Abstract
The conventional barium sulfate used in foundation cosmetics encountered some problems, such as poor extendibility over the skin, insufficient adhesion to the skin, and another uncomfortable feeling after using it. To overcome these disadvantages, flaky (plate-like) barium sulfate with a large particle size was proposed (Japanese Patent Laid-open No. 41718/1983). Flaky barium sulfate has a specific crystal structure with a relatively high area ratio compared to the other morphology of barium sulfate, and barium sulfate with a flake shape also has unique optical characteristics like shading properties and a smoother feeling. Therefore, flaky barium sulfate can be used in foundation cosmetics to give an excellent skin feel instead of conventional barium sulfate products. However, producing such barium sulfate involves several complicated processes due to the requirement of post-treatment of the crude products, such as heat treatment or washing with mineral acid. However, removing the crude products after such a post-treatment is complex, and developing the desired shape is insufficient. Given this situation, this thesis aims to explore one efficient approach to low energy consumption in the mass production of flaky barium sulfate that satisfies the abovementioned requirements.
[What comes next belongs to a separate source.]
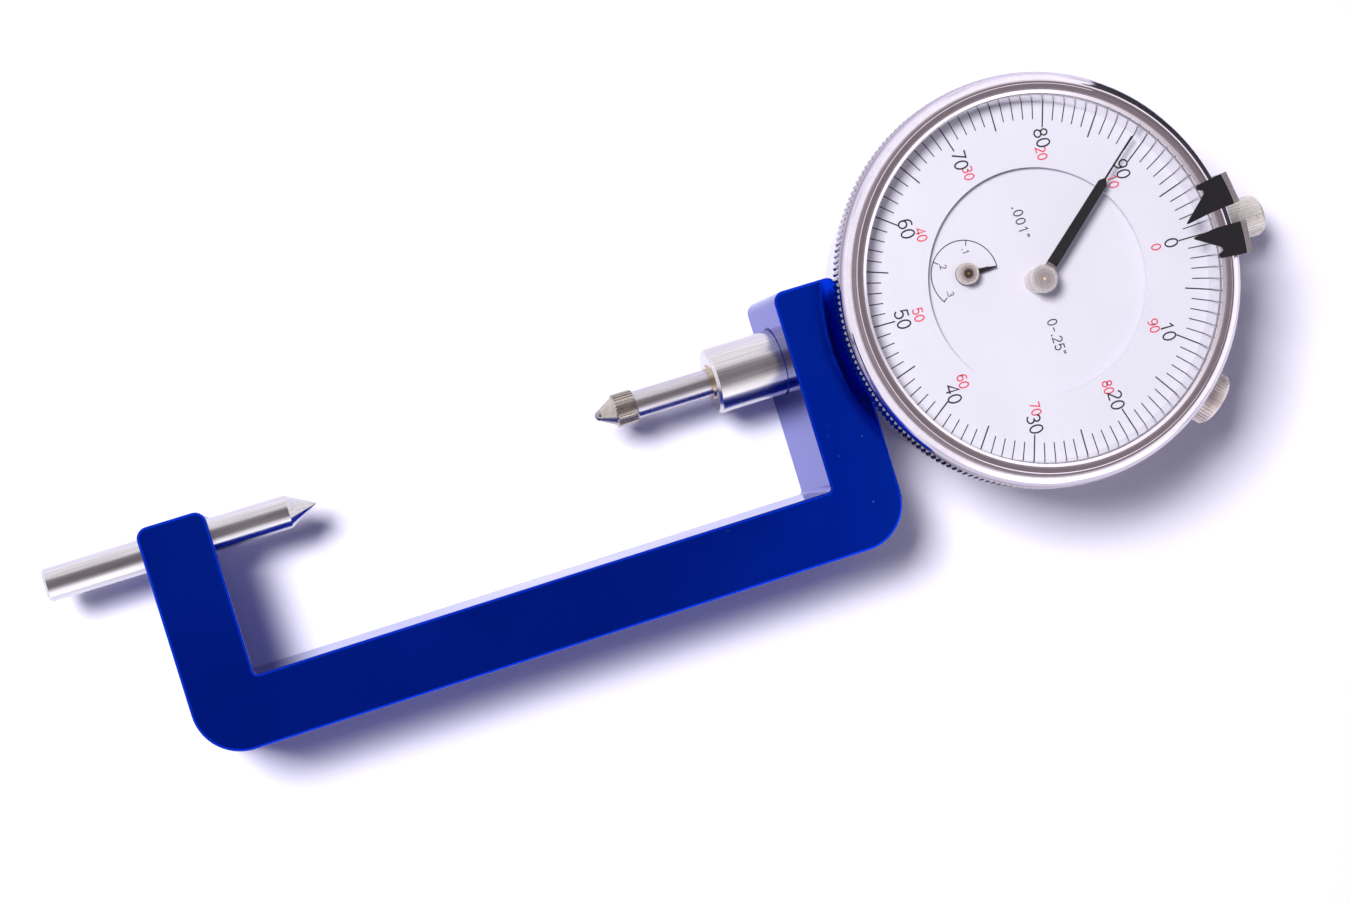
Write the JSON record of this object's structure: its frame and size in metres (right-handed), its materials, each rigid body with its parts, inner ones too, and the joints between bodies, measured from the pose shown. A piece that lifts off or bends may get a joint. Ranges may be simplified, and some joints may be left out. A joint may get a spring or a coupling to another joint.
{
  "type": "c-frame dial gauge",
  "caption": "Rigid C-shaped frame with a sliding conical anvil rod on one arm and a round dial indicator clamped by its stem in the other.",
  "frame": {"origin": "on the frame's flat back face, under the measuring axis, in the middle of the arm that holds the indicator", "axes": "+X along the measuring axis from the anvil towards the dial, +Y from the spine of the frame towards its arm tips, +Z out of the back face towards the side the dial faces"},
  "size_m": [0.1839, 0.0584, 0.0295],
  "materials": {
    "blue_anodised": "glossy deep blue anodised aluminium, edges slightly rounded",
    "black_steel": "black oxide screw",
    "ground_steel": "bright centreless ground steel",
    "chrome_case": "polished chrome with fine turned marks",
    "satin_chrome": "satin chrome",
    "nickel": "warm nickel plate",
    "carbide": "polished hard ball",
    "brass": "fine turned brass",
    "spring_steel": "tempered spring steel",
    "white_dial": "satin white enamelled aluminium sheet",
    "black_hand": "matt black painted sheet",
    "black_clip": "black painted spring clip with a bare outer leg",
    "crystal": "clear acrylic crystal"
  },
  "bodies": {
    "frame": {"frame": "blue_anodised"},
    "stem_lock_screw": {"stem_lock_screw": "black_steel"},
    "anvil_lock_screw": {"anvil_lock_screw": "black_steel"},
    "anvil": {"anvil_rod": "ground_steel"},
    "indicator": {"case": "chrome_case", "stem": "ground_steel", "stem_bushing": "brass", "upper_bushing": "brass", "back_cover": "satin_chrome", "back_cover_screw_1": "nickel", "back_cover_screw_2": "nickel", "back_cover_screw_3": "nickel", "back_cover_screw_4": "nickel", "inner_dial": "white_dial", "lower_plate": "brass", "movement_pillar_1": "brass", "movement_pillar_2": "brass", "movement_pillar_3": "brass", "plate_screw_1": "black_steel", "plate_screw_2": "black_steel", "plate_screw_3": "black_steel", "pinion_cock": "brass", "cock_screw_1": "black_steel", "cock_screw_2": "black_steel", "hairspring": "spring_steel", "hairspring_stud": "brass", "guide_block": "brass", "return_spring": "spring_steel", "bezel_retaining_ring": "spring_steel", "bezel_clamp_bracket": "chrome_case"},
    "plunger": {"spindle": "ground_steel", "contact_point": "ground_steel", "contact_ball": "carbide", "lifting_cap": "nickel", "spring_collar": "ground_steel", "guide_pin": "ground_steel"},
    "counter": {"counter_arbor": "ground_steel", "counter_wheel": "brass", "counter_hand": "black_hand", "counter_hand_hub": "nickel"},
    "centre": {"centre_arbor": "ground_steel", "main_hand": "black_hand", "main_hand_hub": "nickel", "main_hand_collet": "nickel"},
    "takeup": {"takeup_arbor": "ground_steel", "takeup_wheel": "brass", "hairspring_collet": "brass"},
    "bezel": {"bezel": "chrome_case", "crystal": "crystal", "dial_ring": "white_dial", "crystal_spacer": "satin_chrome"},
    "tolerance_hand_a": {"tolerance_hand_a": "black_clip"},
    "tolerance_hand_b": {"tolerance_hand_b": "black_clip"},
    "bezel_clamp": {"bezel_clamp_screw": "nickel"}
  },
  "joints": [
    {"name": "anvil_slide", "type": "slide", "parent": "frame", "child": "anvil", "axis": [1, 0, 0], "range_m": [-0.01, 0.013]},
    {"name": "indicator_slide", "type": "slide", "parent": "frame", "child": "indicator", "axis": [1, 0, 0], "range_m": [0, 0.008]},
    {"name": "stem_lock_turn", "type": "hinge", "parent": "frame", "child": "stem_lock_screw", "pos_m": [0, 0.007, 0.00953], "axis": [0, 1, 0], "range_deg": [0, 360]},
    {"name": "anvil_lock_turn", "type": "hinge", "parent": "frame", "child": "anvil_lock_screw", "pos_m": [-0.09302, 0, 0.0035], "axis": [0, 0, 1], "range_deg": [-360, 0]},
    {"name": "plunger_slide", "type": "slide", "parent": "indicator", "child": "plunger", "axis": [1, 0, 0], "range_m": [0, 0.00635], "stiffness_N_per_m": 60, "springref_m": -0.012, "deforming": ["return_spring"]},
    {"name": "counter_turn", "type": "hinge", "parent": "indicator", "child": "counter", "pos_m": [0.02125, 0.0038, 0.0095], "axis": [0, 0, 1], "range_deg": [0, 180.2]},
    {"name": "centre_turn", "type": "hinge", "parent": "indicator", "child": "centre", "pos_m": [0.031, 0, 0.0155], "axis": [0, 0, 1], "range_deg": [-901, 0]},
    {"name": "takeup_turn", "type": "hinge", "parent": "indicator", "child": "takeup", "pos_m": [0.04006, -0.00523, 0.0155], "axis": [0, 0, 1], "range_deg": [0, 180.2]},
    {"name": "bezel_turn", "type": "hinge", "parent": "indicator", "child": "bezel", "pos_m": [0.031, 0, 0.026], "axis": [0, 0, 1], "continuous": true},
    {"name": "tolerance_a_turn", "type": "hinge", "parent": "bezel", "child": "tolerance_hand_a", "pos_m": [0.031, 0, 0.029], "axis": [0, 0, 1], "range_deg": [-1.5, 165]},
    {"name": "tolerance_b_turn", "type": "hinge", "parent": "bezel", "child": "tolerance_hand_b", "pos_m": [0.031, 0, 0.029], "axis": [0, 0, 1], "range_deg": [-165, 1.5]},
    {"name": "bezel_clamp_turn", "type": "hinge", "parent": "indicator", "child": "bezel_clamp", "pos_m": [0.05078, -0.02121, 0.0186], "axis": [0.682, -0.7314, 0], "range_deg": [-180, 0]}
  ],
  "couplings": [
    {"joint": "counter_turn", "follows": "plunger_slide", "rad_per_m": 494.74},
    {"joint": "centre_turn", "follows": "plunger_slide", "rad_per_m": -2473.7},
    {"joint": "takeup_turn", "follows": "plunger_slide", "rad_per_m": 494.74}
  ]
}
This thesis involves the synthesis of flaky barium sulfate and using numerical simulation to analyze the influence of fluid dynamics in the chemical reactor on the synthesis process and properties of Barium sulfate:1. Four different types of reactors, including high-speed shear mixer, simple stirred tank reactor, Taylor-Couette reactor, and ultrasonic reactor, were applied to the small-scale synthesis of barium sulphate. The experiments were carried out in different reactors to obtain the target product by adjusting the operation process parameters, such as reactant concentration, reaction temperature, reactor parameters (rpm, volt), feed flow rate, and others.
2. The morphology and particle size of the products were characterized using a field emission scanning electron microscope and a particle size analyzer. After comparing the products prepared using different reactors, the results show that the Taylor-Couette reactor has an obvious advantage in the synthesis of flaky barium sulfate. Therefore, the Taylor-Couette reactor was determined for the large-scale production of flaky barium sulfate.
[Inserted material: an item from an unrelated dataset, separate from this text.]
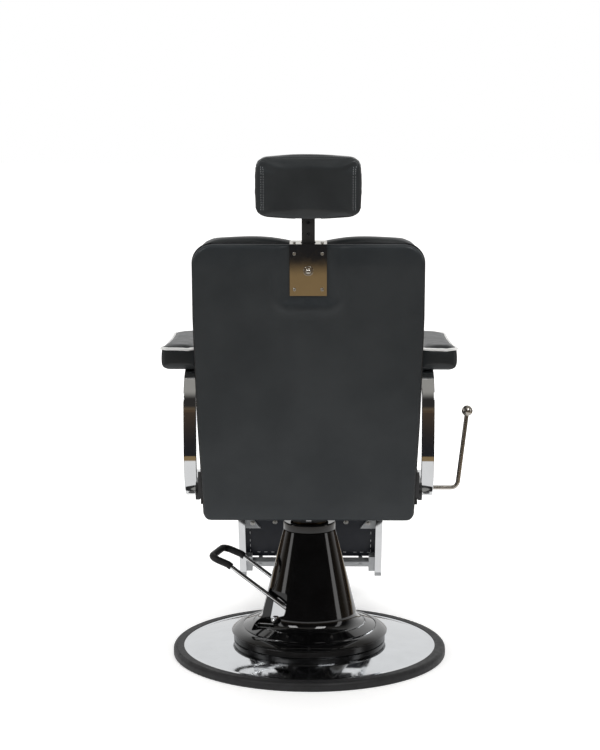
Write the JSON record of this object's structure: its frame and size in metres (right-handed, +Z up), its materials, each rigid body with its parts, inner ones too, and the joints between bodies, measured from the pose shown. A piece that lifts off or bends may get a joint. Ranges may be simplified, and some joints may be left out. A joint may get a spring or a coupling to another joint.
{
  "type": "hydraulic barber chair",
  "caption": "Hydraulic barber chair with padded seat, reclining back, linked leg rest, adjustable headrest, chrome arms and round chrome base.",
  "frame": {"origin": "centre of the round base on the floor", "axes": "+Z up, the chair faces -Y, so the sitter's left is +X"},
  "size_m": [0.7119, 1.1044, 1.1998],
  "materials": {
    "rubber_edge": "matt dark grey",
    "rubber_grip": "ribbed matt black",
    "rubber_mat": "ribbed matt black",
    "iron": "painted dark casting",
    "chrome": "mirror polished",
    "gloss_black": "high gloss black paint",
    "black_ring": "moulded black",
    "steel": "bare machined steel",
    "bolt_steel": "zinc plated",
    "frame_paint": "satin black paint",
    "grey_paint": "silver-grey paint",
    "bronze": "plain bearing bronze",
    "plywood": "raw plywood",
    "vinyl": "fine-grain black imitation leather",
    "padded_vinyl": "foam under fine-grain black imitation leather",
    "cast_aluminium": "satin casting",
    "shell_black": "high gloss black moulding",
    "black_plastic": "moulded black",
    "nickel": "satin nickel",
    "cylinder_black": "black enamel"
  },
  "bodies": {
    "base": {"base_ring": "rubber_edge", "base_plate": "iron", "base_disc": "chrome", "skirt_ring": "black_ring", "skirt": "shell_black", "pump_body": "iron", "pump_bolts": "bolt_steel", "pump_gland": "bronze", "plunger_spring": "steel"},
    "pump_lever": {"lever_frame": "chrome", "lever_grip": "rubber_grip", "lever_shaft": "chrome", "lever_rocker": "steel"},
    "plunger": {"pump_plunger": "steel"},
    "ram": {"ram": "steel", "swivel_collar": "gloss_black", "thrust_washer": "bronze"},
    "seat": {"seat_mount": "iron", "seat_frame": "frame_paint", "frame_screws": "bolt_steel", "side_plates": "frame_paint", "recline_bushes": "bronze", "leg_shaft": "steel", "arm_bands": "chrome", "arm_plugs": "black_plastic", "armrest_boards": "plywood", "armrest_left": "padded_vinyl", "armrest_right": "padded_vinyl", "seat_board": "plywood", "seat_cushion": "padded_vinyl", "gas_spring_cylinder": "cylinder_black"},
    "recline_handle": {"release_cam": "steel", "recline_lever": "nickel", "lever_ball": "nickel"},
    "button": {"release_button": "steel"},
    "gas_rod": {"gas_spring_rod": "steel"},
    "back": {"recline_shaft": "steel", "back_hinge": "frame_paint", "back_board": "plywood", "back_cushion": "padded_vinyl", "back_panel": "vinyl", "headrest_bracket": "chrome", "bracket_screws": "bolt_steel", "lock_screw": "nickel", "post_guide": "frame_paint"},
    "links": {"link_bars": "frame_paint"},
    "headrest_slider": {"headrest_post": "frame_paint"},
    "headrest": {"headrest_hinge": "frame_paint", "headrest_board": "plywood", "headrest_pad": "padded_vinyl", "headrest_back": "padded_vinyl"},
    "leg_rest": {"leg_arms": "chrome", "leg_caps": "grey_paint", "leg_brackets": "grey_paint", "leg_bolts": "bolt_steel", "calf_board": "vinyl", "calf_pad": "padded_vinyl", "foot_crossbar": "grey_paint"},
    "foot_flap": {"footplate": "cast_aluminium", "footplate_mat": "rubber_mat"}
  },
  "joints": [
    {"name": "pump_lever_hinge", "type": "hinge", "parent": "base", "child": "pump_lever", "pos_m": [0.06857, -0.01722, 0.085], "axis": [0.2436, 0.9699, 0], "range_deg": [0, 28], "stiffness_Nm_per_rad": 4, "springref_deg": -34.38},
    {"name": "plunger_slide", "type": "slide", "parent": "base", "child": "plunger", "axis": [0, 0, -1], "range_m": [0, 0.0128], "deforming": ["plunger_spring"]},
    {"name": "ram_lift", "type": "slide", "parent": "base", "child": "ram", "axis": [0, 0, 1], "range_m": [0, 0.15]},
    {"name": "seat_swivel", "type": "hinge", "parent": "ram", "child": "seat", "pos_m": [0, 0, 0.35], "axis": [0, 0, 1], "continuous": true},
    {"name": "recline_hinge", "type": "hinge", "parent": "seat", "child": "back", "pos_m": [0, 0.235, 0.44], "axis": [-1, 0, 0], "range_deg": [0, 45]},
    {"name": "gas_rod_slide", "type": "slide", "parent": "seat", "child": "gas_rod", "axis": [0, -1, 0], "range_m": [0, 0.0432]},
    {"name": "link_hinge", "type": "hinge", "parent": "back", "child": "links", "pos_m": [0, 0.25655, 0.38799], "axis": [-1, 0, 0], "range_deg": [-45, 0]},
    {"name": "leg_rest_hinge", "type": "hinge", "parent": "seat", "child": "leg_rest", "pos_m": [0, -0.245, 0.408], "axis": [-1, 0, 0], "range_deg": [0, 45]},
    {"name": "footplate_hinge", "type": "hinge", "parent": "leg_rest", "child": "foot_flap", "pos_m": [0, -0.48948, 0.15655], "axis": [-1, 0, 0], "range_deg": [0, 90]},
    {"name": "headrest_slide", "type": "slide", "parent": "back", "child": "headrest_slider", "axis": [0, 0.2079, 0.9781], "range_m": [-0.026, 0.078]},
    {"name": "headrest_tilt", "type": "hinge", "parent": "headrest_slider", "child": "headrest", "pos_m": [0, 0.43719, 1.07516], "axis": [-1, 0, 0], "range_deg": [-15, 15]},
    {"name": "recline_lever_hinge", "type": "hinge", "parent": "seat", "child": "recline_handle", "pos_m": [0, 0.121, 0.4255], "axis": [-1, 0, 0], "range_deg": [0, 25], "stiffness_Nm_per_rad": 1.2, "springref_deg": -20.05},
    {"name": "button_slide", "type": "slide", "parent": "seat", "child": "button", "axis": [0, 0, -1], "range_m": [0, 0.0044]}
  ],
  "couplings": [
    {"joint": "plunger_slide", "follows": "pump_lever_hinge", "m_per_rad": 0.026039},
    {"joint": "gas_rod_slide", "follows": "recline_hinge", "m_per_rad": 0.054864},
    {"joint": "link_hinge", "follows": "recline_hinge", "ratio": -1},
    {"joint": "leg_rest_hinge", "follows": "recline_hinge", "ratio": 1},
    {"joint": "button_slide", "follows": "recline_lever_hinge", "m_per_rad": 0.009921}
  ]
}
3. With the help of ANSYS Fluent, the hydrodynamics generated in Taylor-Couette reactors were captured. The visual descriptions of the fluid mechanisms give insights on the influence of hydrodynamics on the properties of barium sulfate.
Overall, this masterwork provides a feasibility study of application of the Taylor-Couette reactor to synthesize flaky barium sulfate, providing an essential platform for further industrial application. Future research on the characteristics and application of Taylor-Couette reactors in the industry will be expanded further.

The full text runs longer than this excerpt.